Can This Nomination Be Justified? By George F. Will
Wednesday, October 5, 2005; A23
Senators beginning what ought to be a protracted and exacting scrutiny of Harriet Miers should be guided by three rules. First, it is not important that she be confirmed. Second, it might be very important that she not be. Third, the presumption -- perhaps rebuttable but certainly in need of rebutting -- should be that her nomination is not a defensible exercise of presidential discretion to which senatorial deference is due.
It is not important that she be confirmed because there is no evidence that she is among the leading lights of American jurisprudence, or that she possesses talents commensurate with the Supreme Court's tasks. The president's "argument" for her amounts to: Trust me. There is no reason to, for several reasons.
He has neither the inclination nor the ability to make sophisticated judgments about competing approaches to construing the Constitution. Few presidents acquire such abilities in the course of their pre-presidential careers, and this president particularly is not disposed to such reflections.
In addition, the president has forfeited his right to be trusted as a custodian of the Constitution. The forfeiture occurred March 27, 2002, when, in a private act betokening an uneasy conscience, he signed the McCain-Feingold law expanding government regulation of the timing, quantity and content of political speech.
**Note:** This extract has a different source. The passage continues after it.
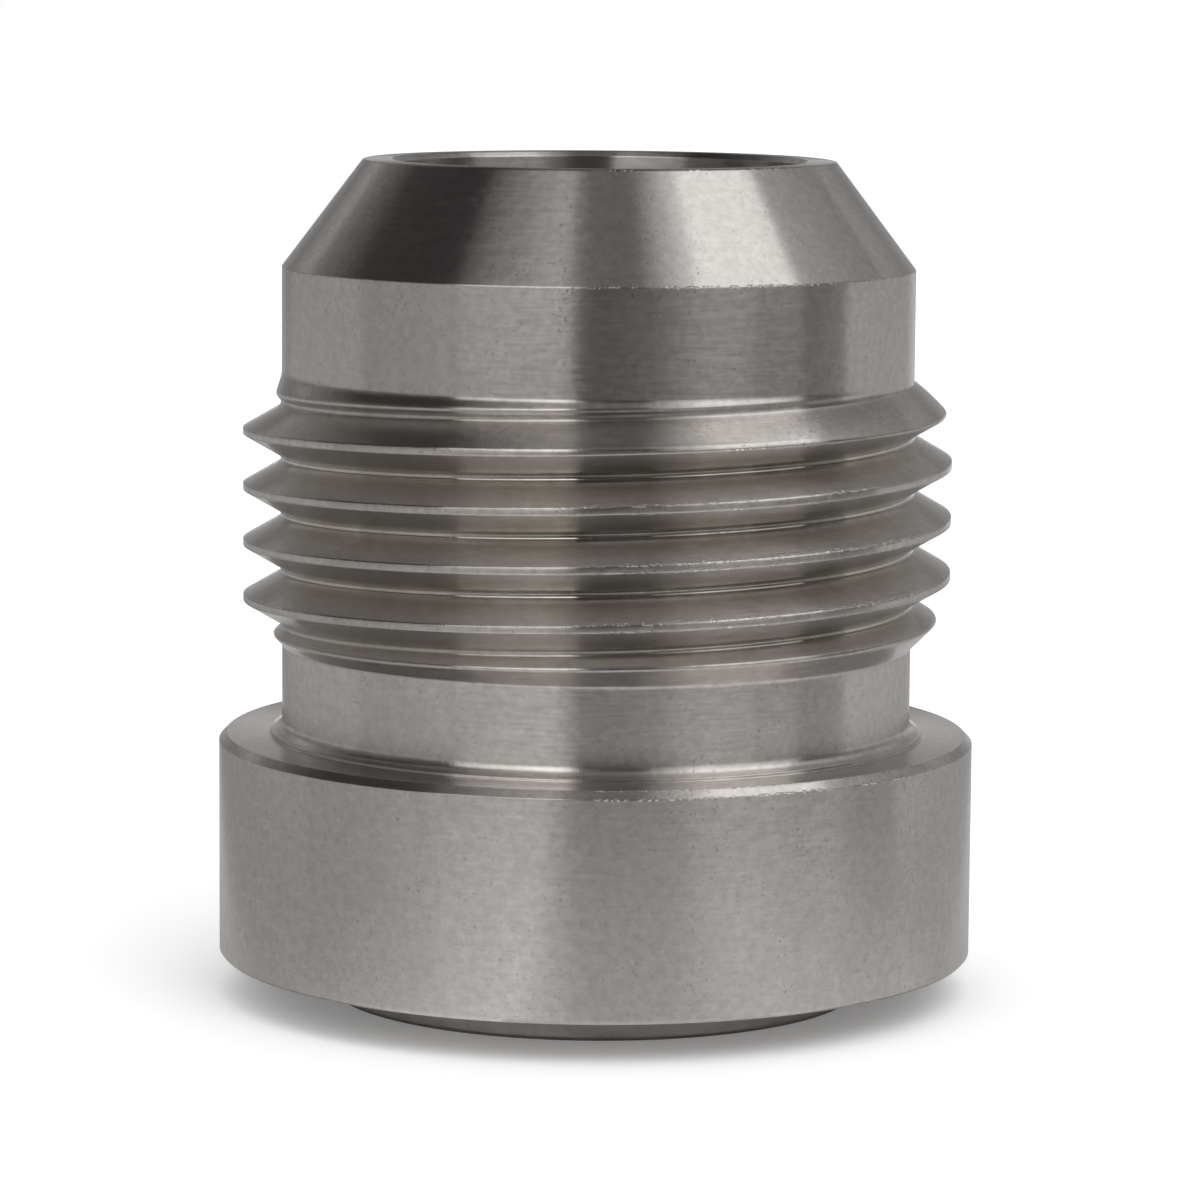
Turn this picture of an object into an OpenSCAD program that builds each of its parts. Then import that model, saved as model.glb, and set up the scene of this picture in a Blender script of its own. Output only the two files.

The day before the 2000 Iowa caucuses he was asked -- to ensure a considered response from him, he had been told in advance that he would be asked -- whether McCain-Feingold's core purposes are unconstitutional. He unhesitatingly said, "I agree." Asked if he thought presidents have a duty, pursuant to their oath to defend the Constitution, to make an independent judgment about the constitutionality of bills and to veto those he thinks unconstitutional, he briskly said, "I do."